Ever since that effort, the aide said, Clinton has been unable to portray the agenda as one of broad economic revitalization and has, instead, been drawn into Washington fights over spending, taxing and other politically peripheral or damaging issues. Aides fear that without a major effort to refocus, Congress could defeat some key elements of Clinton's economic package, further focusing attention as much on what he is losing as what he is winning.

House Majority Leader Richard A. Gephardt, D-Mo., told reporters Thursday that Clinton will not be able to get his entire investment package. The investment portion of Clinton's economic package is important to the White House because it helps define the president as a "new" Democrat, showing that his domestic spending proposals are aimed at long-term "investment" in human or national capital. Gephardt said, "We can get a significant part" of Clinton's package approved but "there is no way" Congress will go for all of it because of budget restraints.
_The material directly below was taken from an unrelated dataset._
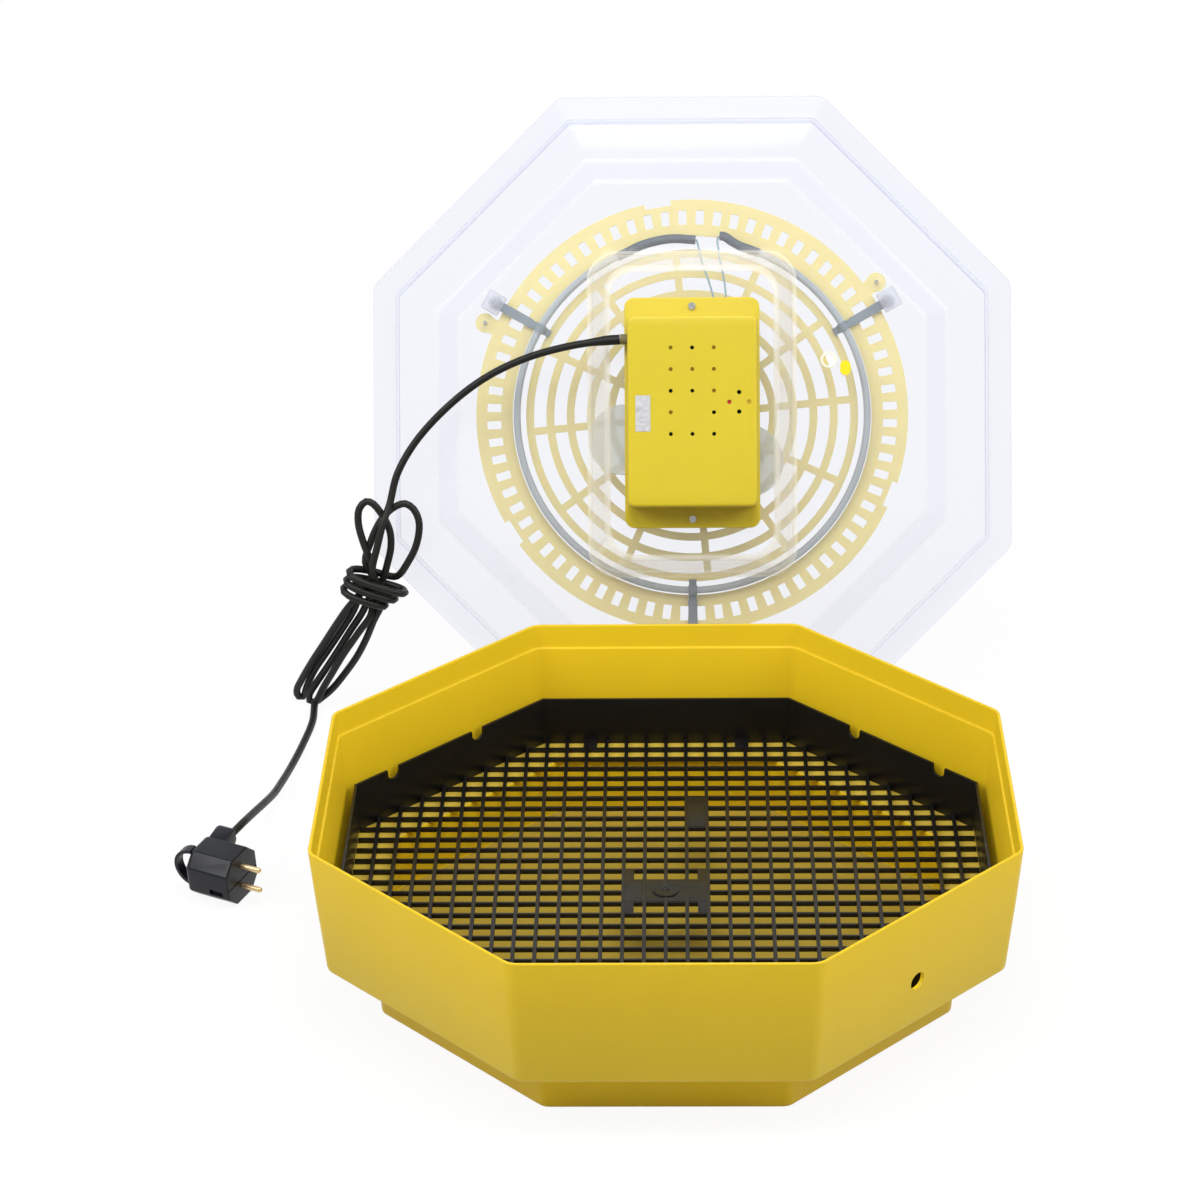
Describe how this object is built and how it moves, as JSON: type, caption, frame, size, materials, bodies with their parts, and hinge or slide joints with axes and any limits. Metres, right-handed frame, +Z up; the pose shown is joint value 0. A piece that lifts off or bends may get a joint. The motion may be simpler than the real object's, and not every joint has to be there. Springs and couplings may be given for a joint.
{
  "type": "egg incubator",
  "caption": "Octagonal egg incubator tub with a lift-out grid tray; its clear fan and heater lid stands behind, with a tied mains cord.",
  "frame": {"origin": "on the floor under the centre of the tub", "axes": "+X to the right and +Y to the back as the tub is used, +Z up; the lid stands behind the tub, towards +Y"},
  "size_m": [0.7385, 0.9182, 0.5296],
  "materials": {
    "amber_guard": "translucent",
    "amber_lens": "clear lens",
    "black_base": "fine grain",
    "black_cord": "matte",
    "black_plug": "satin moulded",
    "black_rubber": "matte",
    "black_tray": "satin moulded",
    "blue_lead": "smooth sleeve",
    "blue_plastic": "moulded",
    "brass_pin": "bright",
    "bronze": "sintered",
    "clear_lid": "clear, polished",
    "clear_spacer": "clear",
    "dark_plastic": "moulded",
    "green_board": "solder mask",
    "green_plastic": "moulded",
    "grey_arms": "moulded",
    "heater_metal": "heat dulled",
    "olive_gland": "moulded",
    "pale_fan": "translucent",
    "pale_trim": "smooth",
    "red_lens": "clear lens",
    "silver_plate": "satin foil",
    "steel": "ground",
    "yellow_box": "satin moulded",
    "yellow_shell": "satin moulded",
    "yellow_trim": "smooth",
    "zinc": "zinc plated"
  },
  "bodies": {
    "tub": {"tub_wall": "yellow_shell", "tub_plinth": "yellow_shell", "cord_hank": "black_cord", "cord_tail": "black_cord", "plug_body": "black_plug", "plug_pins": "brass_pin", "plug_pull_loop": "black_plug"},
    "tray": {"tray_wall": "black_tray", "tray_grid": "black_tray"},
    "lid": {"lid_shell": "clear_lid", "vent_ring": "pale_trim", "box_base": "black_base", "box_cover": "yellow_box", "box_screws": "zinc", "blank_plate": "silver_plate", "cord_gland": "olive_gland", "circuit_board": "green_board", "board_posts": "pale_trim", "transformer": "dark_plastic", "relay": "blue_plastic", "terminal_block": "green_plastic", "lamp_red": "red_lens", "lamp_yellow": "amber_lens", "motor_plate": "zinc", "motor_screws": "zinc", "fan_motor": "zinc", "shaft_bush": "bronze", "guard_ring": "amber_guard", "guard_grille": "amber_guard", "guard_arms": "grey_arms", "arm_spacers": "clear_spacer", "guard_screws": "zinc", "heater_ring": "heater_metal", "heater_clips": "grey_arms", "heater_sleeves": "dark_plastic", "heater_leads": "blue_lead", "wire_grommet": "black_rubber", "temperature_sensor": "steel", "mains_cord": "black_cord"},
    "fan": {"fan_shaft": "steel", "fan_wheel": "pale_fan"},
    "vent_stopper": {"vent_plug": "yellow_trim"}
  },
  "joints": [
    {"name": "tray_lift", "type": "slide", "parent": "tub", "child": "tray", "axis": [0, 0, 1], "range_m": [0, 0.15]},
    {"name": "lid_lift", "type": "slide", "parent": "tub", "child": "lid", "axis": [0, 0.4384, 0.8988], "range_m": [0, 0.15]},
    {"name": "fan_spin", "type": "hinge", "parent": "lid", "child": "fan", "pos_m": [0.025, 0.48591, 0.27301], "axis": [0, -0.8988, 0.4384], "continuous": true},
    {"name": "vent_pull", "type": "slide", "parent": "lid", "child": "vent_stopper", "axis": [0, -0.8988, 0.4384], "range_m": [0, 0.03]}
  ]
}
The White House hopes to make May a month in which Clinton can talk in broad terms to the nation about "turning the economy around," without having to squabble over the details. Aides want the public's primary image of Clinton to be of him talking about the need for economic investment, and not fighting with Congress over how much he is going to give up in spending that Republicans will say is profligate. The commencement season, aides hope, is ideal for this.

The effort comes as Bosnia looms large on the White House screen, interfering at least temporarily with a full-fledged domestic focus. "We can't do anything about Bosnia," said one aide, "it's incoming, it's there and it has to be managed. But we can do better about managing our own agenda."

On that front, the president has agreed to put off the presentation of his health care program until mid-June, when major work on the budget will be completed in Congress. He has given up on the idea of emergency economic spending, like his doomed stimulus package. Instead Clinton will try to resurrect only sure-winner spending, such as a summer jobs program. He will try to offset this spending with cuts in other spending in the current fiscal year in order to deny ammunition to Republican critics.

To help the refocus, the White House announced Thursday that Vice President Gore's longtime chief of staff, Roy Neel, would move to the job as a second deputy to Chief of Staff Thomas F. "Mack" McLarty. The point, a senior aide said, was to free McLarty to help Clinton "make decisions that are tighter, faster, surer."

While officials said Clinton was, "delighted" with McLarty's performance, as one put it, aides see some gaping holes in the management of issues. Under the new process, Neel is to handle day-to-day "running of the place," one official said, with the other deputy chief of staff, Mark Gearan, handling longer-term managing.

That division will allow McLarty to "remove a lot from his plate" and "dip into issues selectively," an official said. The chief of staff, for example, had been heavily involved in the day-to-day massaging of the campaign finance reform package to be unveiled Friday. Some aides, and congressional sources, suggested that Neel's years in the Senate with Gore will be especially helpful. "He speaks Senate," one Democratic Senate aide said.

A senior official said Clinton's "challenge" is to "talk big and manage small," to have the nation see and hear him talk of big principles. Management, they said, should be done by others, or least, be seen to be done by others.

To help him "talk big," Clinton also will try to leave Washington one to two days a week, which was his original goal but one that got waylaid in the press of foreign business, the illness and death of his father-in-law and significant work on the details of his various legislative proposals unveiled earlier in the year.